======== Data section
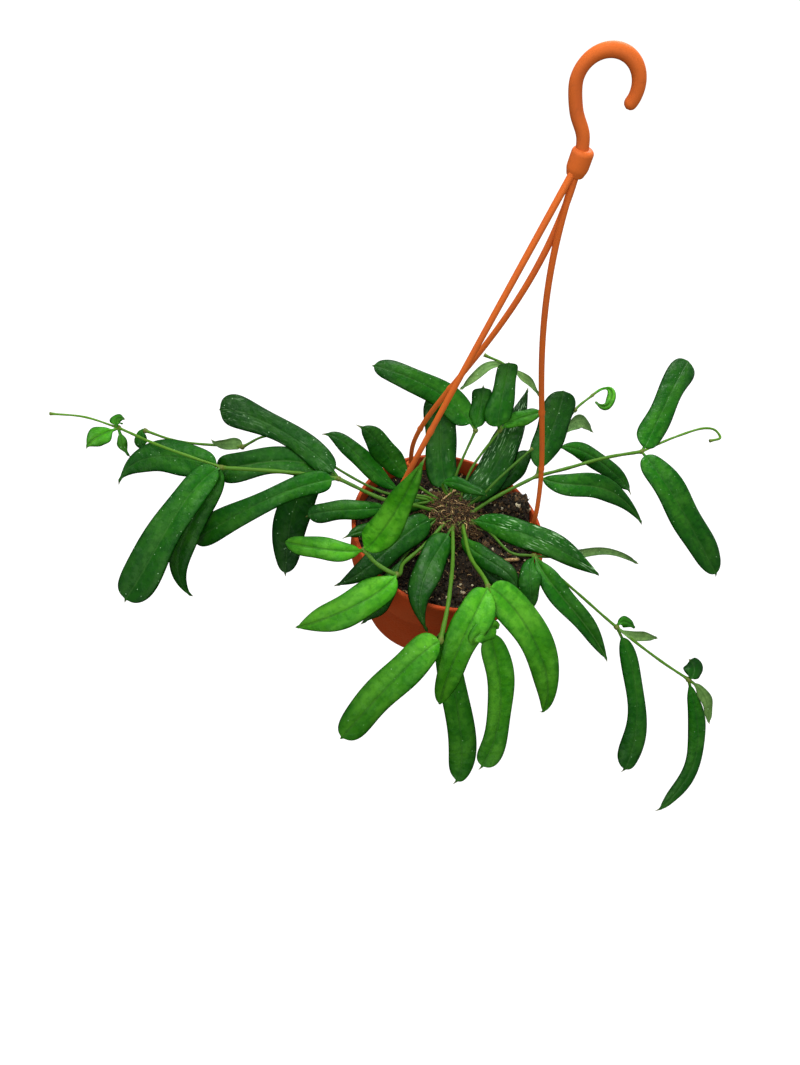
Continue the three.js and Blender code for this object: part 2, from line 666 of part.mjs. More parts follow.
function perlite([x, y, radius]) {
  const geometry = new THREE.IcosahedronGeometry(radius, 0);
  geometry.translate(x, y, mixHeight(x, y));
  return toSolid(geometry);
}

function straw([from, to, radius]) {
  return tube([from, to].map(([x, y]) => [x, y, mixHeight(x, y) + 0.2]), radius, 5, 2);
}

function plugBody(grow) {
  const crown = [
    [PLUG_RADIUS, PLUG_TOP - 4],
    [15, PLUG_TOP],
    [10.5, PLUG_TOP + 0.5],
    [8, PLUG_CROWN - 2],
    [4, PLUG_CROWN],
    [0, PLUG_CROWN],
  ];
  const geometry = turned([
    [0, PLUG_FOOT - grow],
    [PLUG_FOOT_RADIUS + grow, PLUG_FOOT - grow],
    [PLUG_RADIUS + grow, MIX_LEVEL - 4],
    ...(grow > 0 ? [[PLUG_RADIUS + grow, 12], [0, 12]] : crown),
  ], 18);
  if (grow === 0) {
    const place = geometry.attributes.position;
    for (let i = 0; i < place.count; i += 1) {
      const [x, y] = [place.getX(i), place.getY(i)];
      if (place.getZ(i) >= PLUG_TOP - 0.01) place.setZ(i, place.getZ(i) + crumbs(1.4 * x, 1.4 * y));
    }
  }
  geometry.translate(...PLUG_CENTRE);
  return toSolid(geometry);
}

// Finishes

function finish(name, color, roughness) {
  return new THREE.MeshStandardMaterial({ name, color, roughness, metalness: 0 });
}

const POT_PLASTIC = finish('pot plastic', 0x9a4526, 0.55);
const HANGER_PLASTIC = finish('hanger plastic', 0xc2683a, 0.5);
const POTTING_MIX = finish('potting mix', 0x2a2016, 1);
const MOSS = finish('moss plug', 0x4a3f24, 1);
const OLD_LEAF = finish('old leaf', 0x1f5a1c, 0.35);
const YOUNG_LEAF = finish('young leaf', 0x3a8a1d, 0.35);
const GREEN_STEM = finish('green stem', 0x5c7f33, 0.5);

const plantGroup = new THREE.Group();
plantGroup.position.z = -HOOK_SEAT_HEIGHT;

function place(name, solid, material) {
  const mesh = new THREE.Mesh(toGeometry(solid), material);
  mesh.name = name;
  plantGroup.add(mesh);
}

place('pot', potSolid(), POT_PLASTIC);
place('hanger', hangerSolid(), HANGER_PLASTIC);
place('vine_left_long', vineLeftLong(), OLD_LEAF);
place('vine_left_back', vineLeftBack(), GREEN_STEM);
place('vine_right_long', vineRightLong(), OLD_LEAF);
place('vine_right_front', vineRightFront(), OLD_LEAF);
place('stem_front_left', stemFrontLeft(), YOUNG_LEAF);
place('stem_front', stemFront(), YOUNG_LEAF);
place('stem_front_right', stemFrontRight(), YOUNG_LEAF);
place('stem_back_left', stemBackLeft(), OLD_LEAF);
place('stem_back', stemBack(), OLD_LEAF);
place('stem_cut_back', cutStem(), GREEN_STEM);
place('crown_leaves_left', crownLeft(), OLD_LEAF);
place('crown_leaves_front', crownFront(), OLD_LEAF);
place('potting_mix', mixSolid(), POTTING_MIX);
place('moss_plug', cut(plugBody(0), rootHoles), MOSS);

const pottedHoya = new THREE.Group();
pottedHoya.add(plantGroup);

export default pottedHoya;
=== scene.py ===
"""Potted hoya in a hanging pot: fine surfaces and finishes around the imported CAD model.

Places are in millimetres from the centre of the pot's rim, as in the part's source, and to_row turns
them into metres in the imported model's frame, whose origin is the seat of the hanger's hook.
"""

from math import cos, pi, radians, sin, sqrt, tau

import bpy
import numpy as np
from mathutils import Matrix, Vector


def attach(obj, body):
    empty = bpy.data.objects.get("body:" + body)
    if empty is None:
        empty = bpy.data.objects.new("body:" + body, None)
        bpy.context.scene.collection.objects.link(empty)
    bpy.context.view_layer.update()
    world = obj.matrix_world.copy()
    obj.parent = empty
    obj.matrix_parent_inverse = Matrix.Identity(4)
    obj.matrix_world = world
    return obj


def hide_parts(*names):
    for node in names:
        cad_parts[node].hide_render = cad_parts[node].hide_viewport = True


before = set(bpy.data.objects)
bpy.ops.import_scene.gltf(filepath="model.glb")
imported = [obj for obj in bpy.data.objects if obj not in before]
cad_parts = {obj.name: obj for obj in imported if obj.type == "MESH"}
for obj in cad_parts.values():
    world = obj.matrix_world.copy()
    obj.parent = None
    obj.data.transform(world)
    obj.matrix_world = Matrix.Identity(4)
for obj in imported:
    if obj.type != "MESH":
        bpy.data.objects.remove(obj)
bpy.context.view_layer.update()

MM = 0.001
HOOK_SEAT_HEIGHT = 257.0

# Camera of the photograph, fitted to the rim: turned by 15 degrees, with a focal length of 700 pixels in a
# picture 1065 pixels tall, which is 23.7 mm on this sensor. Offsets are the rim's centre from the axis.
SENSOR_WIDTH = 36
CAMERA_LENS = 700 / 1065 * SENSOR_WIDTH
CAMERA_ELEVATION = radians(52)
CAMERA_ROLL = radians(-15)
CAMERA_DISTANCE = 434.0
RIM_OFFSET_RIGHT = 30.6
RIM_OFFSET_DOWN = -3.9
FLOOR_HEIGHT = -210.0

# Pot and hanger, with sizes from the source. Here the arms are a little thinner and have rings, and the
# ears have rounded ends.
POT_HEIGHT = 90
RIM_RADIUS = 60
LIP_RADIUS = 60.7
WALL = 1.8
COLLAR_HEIGHT = 28
COLLAR_FOOT_RADIUS = 58.6
SHOULDER_RADIUS = 55
BASE_RADIUS = 41
DRAIN_HOLES = 8
DRAIN_CIRCLE = 31
DRAIN_RADIUS = 3.5
FOOT_RADIUS = 55
ARM_RADIUS = 1.42
ARMS_FREE_HEIGHT = 4
ARMS_JOIN_HEIGHT = 225
ARM_RING_SHARES = (0.21, 0.42)
ARM_RING_RISE = 0.4
ARM_RING_HALF_LENGTH = 1.5
HOOK_RADIUS = 10.4
HOOK_WIRE_RADIUS = 2.4
HOOK_CENTRE_HEIGHT = 249
EAR_TOP = -1.5
EAR_THICKNESS = 2.5
EAR_WIDTH = 7
EAR_ROUNDING = 3.5
KNOB_RADIUS = 2.4
CLEARANCE = 0.3
ARMS = [
    {"azimuth": 20, "bow": (-5, -3), "sway": (9, 14)},
    {"azimuth": 128, "bow": (-1, -16), "sway": (-14, 1)},
    {"azimuth": 218, "bow": (-2, -7), "sway": (1, 8)},
]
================
Transcribe, exactly and exclusively, the run of lines that opens with the line bearing "place('pot', potSolid(), POT_PLASTIC);" and closes with the line bearing "obj.parent = empty".

• [Expected output]:
place('pot', potSolid(), POT_PLASTIC);
place('hanger', hangerSolid(), HANGER_PLASTIC);
place('vine_left_long', vineLeftLong(), OLD_LEAF);
place('vine_left_back', vineLeftBack(), GREEN_STEM);
place('vine_right_long', vineRightLong(), OLD_LEAF);
place('vine_right_front', vineRightFront(), OLD_LEAF);
place('stem_front_left', stemFrontLeft(), YOUNG_LEAF);
place('stem_front', stemFront(), YOUNG_LEAF);
place('stem_front_right', stemFrontRight(), YOUNG_LEAF);
place('stem_back_left', stemBackLeft(), OLD_LEAF);
place('stem_back', stemBack(), OLD_LEAF);
place('stem_cut_back', cutStem(), GREEN_STEM);
place('crown_leaves_left', crownLeft(), OLD_LEAF);
place('crown_leaves_front', crownFront(), OLD_LEAF);
place('potting_mix', mixSolid(), POTTING_MIX);
place('moss_plug', cut(plugBody(0), rootHoles), MOSS);

const pottedHoya = new THREE.Group();
pottedHoya.add(plantGroup);

export default pottedHoya;
=== scene.py ===
"""Potted hoya in a hanging pot: fine surfaces and finishes around the imported CAD model.

Places are in millimetres from the centre of the pot's rim, as in the part's source, and to_row turns
them into metres in the imported model's frame, whose origin is the seat of the hanger's hook.
"""

from math import cos, pi, radians, sin, sqrt, tau

import bpy
import numpy as np
from mathutils import Matrix, Vector


def attach(obj, body):
    empty = bpy.data.objects.get("body:" + body)
    if empty is None:
        empty = bpy.data.objects.new("body:" + body, None)
        bpy.context.scene.collection.objects.link(empty)
    bpy.context.view_layer.update()
    world = obj.matrix_world.copy()
    obj.parent = empty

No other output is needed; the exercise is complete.